The effect of temperature and protein content on the dispersive properties of bacteriorhodopsin from H. halobium in reconstituted DMPC complexes free of endogenous purple membrane lipids: A freeze-fracture electron microscopy study
Sternberg B., Gale P., Watts A.
Ten reconstituted bilayer complexes of bacteriorhodopsin from Halobacterium halobium and 1,2-dimyristoyl-sn-glycerol-3- phosphocholine with protein/lipid mole ratios of between 1:1440 and 1:67, have been entirely free (less than 0.02%) of endogenous purple membrane phospholipid as judged by 31 P-NMR methods using Triton X-100 and cholate as detergents for solubilization of the protein and reconstitution by detergent dialysis. The nitroxide spin-label Tempo has been employed to determine the bilayer gel to liquid-crystalline phase transition temperature of the reconstituted complexes which was shown to broaden with increasing protein content, but remain centered at 23-24°C. Freeze-fracture electron micrographs of the recombinants showed that the arrangement of the protein particles depended upon the temperature from which the complexes were quenched for study, the protein content of the complexes as well as the rate of freezing. In recombinants quenched from below the bilayer phase transition temperature, protein particles were restricted to areas in the bilayers of low structural order at dilute protein content but randomly dispersed at high protein content, regardless of the rate of sample freezing. When quenched from above the bilayer phase transition temperature, complexes quenched at a faster rate of freezing produced randomly dispersed particles whilst a slower rate of freezing produced areas devoid of protein particles.
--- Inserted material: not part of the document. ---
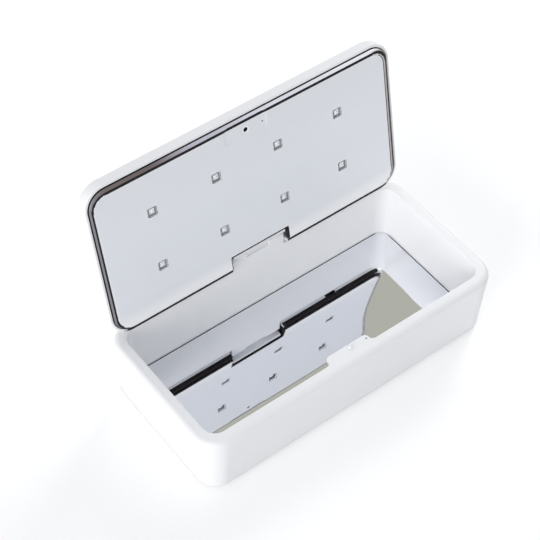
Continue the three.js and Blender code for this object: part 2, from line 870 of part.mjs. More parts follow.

No indication of the characteristic hexagonal packing of bacteriorhodopsin molecules, as reported for the purple membrane (Blaurock, A.E. and Stoeckenius, W. (1971) Nature, 233, 152-155) or reconstituted complexes still containing endogenous purple membrane phospholipids (Cherry, R.J. et al. (1978) J. Mol. Biol. 121, 282-298), were observed. The results are interpreted in terms of a lipid-mediated promotion for bacteriorhodopsin association into the hexagonal lattice, possibly through association with the negatively charged lipids of the purple membrane at the bilayer surface. © 1989.